- PROBLEM DESCRIPTION: Your task is to print all of the material verbatim.

- PROVIDED MATERIAL:
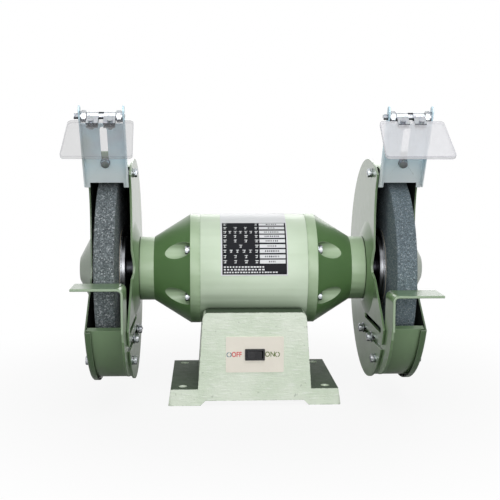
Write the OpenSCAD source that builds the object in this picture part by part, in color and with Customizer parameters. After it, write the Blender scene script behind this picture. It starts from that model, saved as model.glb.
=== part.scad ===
// Bench grinder with two wheels on one motor shaft.
// X runs along the shaft, the operator stands at -Y and +Z is up.
// The origin is the centre of the four foot holes, on the plane of the base's underside.

/* [Motor] */
// Height of the shaft above the underside of the base
axis_h = 132; // [120:1:160]
// Outer diameter of the stator shell
motor_d = 115; // [112:1:122]
// Wall of the stator shell
shell_wall = 9.5; // [8.5:0.5:11]
// Length of the stator shell
shell_len = 109.4; // [100:0.2:130]
// Length of the rim of each end shield
rim_len = 10.8; // [9:0.1:14]
// Length of the cone of each end shield
cone_len = 36.7; // [30:0.1:45]
// Length of the neck of each end shield
neck_len = 15.7; // [15:0.1:20]
// Diameter of the neck
neck_d = 67; // [64:0.5:74]
// How far the rim stands proud of the shell
rim_step = 0.3; // [0.1:0.1:0.8]
// Diameter of the circle of the end shield bolts
bolt_circle = 102; // [101:0.5:104]
// Angle of the end shield bolts above and below the shaft
bolt_angle = 28; // [20:1:40]
// Radius of the pocket around each end shield bolt
pocket_r = 8.5; // [7:0.5:9.5]
// Length of the stator core
core_len = 54; // [40:1:60]
// Diameter of the rotor
rotor_d = 50; // [44:1:56]
// Air gap between rotor and core
air_gap = 0.4; // [0.3:0.1:0.8]
// Number of winding slots
winding_slots = 24; // [12:2:30]

/* [Spindle] */
// Shaft diameter in the rotor
shaft_d = 20; // [18:0.5:22]
// Outer diameter of the bearings
bearing_d = 40; // [38:0.5:42]
// Width of the bearings
bearing_w = 12; // [11:0.5:12]
// Shaft diameter in the bearings
seat_d = 17; // [16.5:0.1:17.5]
// Thread diameter at the wheels
thread_d = 16; // [14:0.5:16.2]
// Width across the flats of the spindle nut
nut_af = 24; // [20:1:26]
// Height of the spindle nut
nut_h = 12.6; // [10:0.2:12.8]

/* [Wheels] */
// Diameter of the grinding wheels
wheel_d = 200; // [180:1:202]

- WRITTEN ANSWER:
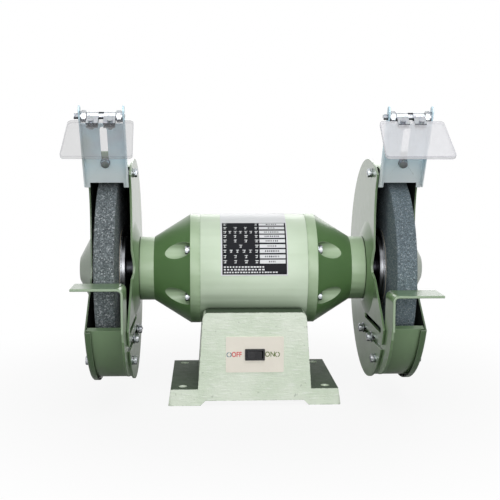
Write the OpenSCAD source that builds the object in this picture part by part, in color and with Customizer parameters. After it, write the Blender scene script behind this picture. It starts from that model, saved as model.glb.
=== part.scad ===
// Bench grinder with two wheels on one motor shaft.
// X runs along the shaft, the operator stands at -Y and +Z is up.
// The origin is the centre of the four foot holes, on the plane of the base's underside.

/* [Motor] */
// Height of the shaft above the underside of the base
axis_h = 132; // [120:1:160]
// Outer diameter of the stator shell
motor_d = 115; // [112:1:122]
// Wall of the stator shell
shell_wall = 9.5; // [8.5:0.5:11]
// Length of the stator shell
shell_len = 109.4; // [100:0.2:130]
// Length of the rim of each end shield
rim_len = 10.8; // [9:0.1:14]
// Length of the cone of each end shield
cone_len = 36.7; // [30:0.1:45]
// Length of the neck of each end shield
neck_len = 15.7; // [15:0.1:20]
// Diameter of the neck
neck_d = 67; // [64:0.5:74]
// How far the rim stands proud of the shell
rim_step = 0.3; // [0.1:0.1:0.8]
// Diameter of the circle of the end shield bolts
bolt_circle = 102; // [101:0.5:104]
// Angle of the end shield bolts above and below the shaft
bolt_angle = 28; // [20:1:40]
// Radius of the pocket around each end shield bolt
pocket_r = 8.5; // [7:0.5:9.5]
// Length of the stator core
core_len = 54; // [40:1:60]
// Diameter of the rotor
rotor_d = 50; // [44:1:56]
// Air gap between rotor and core
air_gap = 0.4; // [0.3:0.1:0.8]
// Number of winding slots
winding_slots = 24; // [12:2:30]

/* [Spindle] */
// Shaft diameter in the rotor
shaft_d = 20; // [18:0.5:22]
// Outer diameter of the bearings
bearing_d = 40; // [38:0.5:42]
// Width of the bearings
bearing_w = 12; // [11:0.5:12]
// Shaft diameter in the bearings
seat_d = 17; // [16.5:0.1:17.5]
// Thread diameter at the wheels
thread_d = 16; // [14:0.5:16.2]
// Width across the flats of the spindle nut
nut_af = 24; // [20:1:26]
// Height of the spindle nut
nut_h = 12.6; // [10:0.2:12.8]

/* [Wheels] */
// Diameter of the grinding wheels
wheel_d = 200; // [180:1:202]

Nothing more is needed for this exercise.